Hayti, from the ruins of her colonial dependence, is become a civilized state, the seventh nation in the catalogue of commerce with this country, inferior in morals and education to none of the West Indian isles. Foreign merchants trust her courts as willingly as they do our own. Thus far, she has foiled the ambition of Spain, the greed of England, and the malicious statesmanship of Calhoun. Toussaint made her what she is. In this work there was grouped around him a score of men, mostly of pure negro blood, who ably seconded his efforts.
They were able in war and skillful in civil affairs, but not, like him, remarkable for that rare mingling of high qualities which alone makes true greatness, and insures a man leadership among those otherwise almost his equals. Toussaint was indisputably their chief. Courage, purpose, endurance—these are the tests. He did plant a state so deep that all the world has not been able to root it up.
I would call him Napoleon, but Napoleon made his way to empire over broken oaths and through a sea of blood. This man never broke his word. “No RETALIATION” was his great motto and the rule of his life; and the last words uttered to his son in France were these: “My boy, you will one day go back to St. Domingo; forget that France murdered your father.” I would call him Cromwell, but Cromwell was the only soldier, and the stae he founded went down with him into his grave. I would call him Washington, but the great Virginian held slaves. This man risked his empire rather than permit the slave trade in the humblest village of his dominions.

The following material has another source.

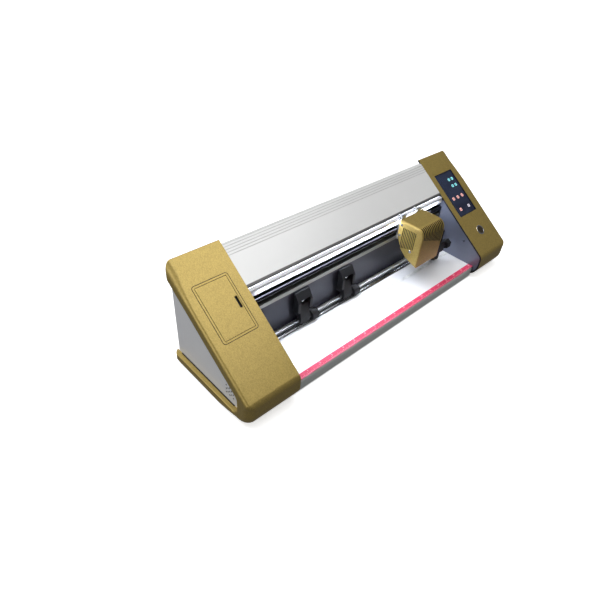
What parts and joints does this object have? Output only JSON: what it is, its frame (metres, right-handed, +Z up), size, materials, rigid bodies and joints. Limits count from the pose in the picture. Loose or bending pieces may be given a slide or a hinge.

You think me a fanatic tonight, for you read history, not with your eyes, but with your prejudices. But fifty years hence, when Truth gets a hearing, the Muse of History will put Phocion of the Greek, and Brutus for the Roman, Hampden for England, Fayette for France, choose Washington as the bright, consummate flower of our earlier civilization, and John Brown the ripe fruit of our noonday, then, dipping her pen in the sunlight, will write in the clear blue, above them all, the name of the soldier, the statesman, the martyr, Toussaint l’Ouverture.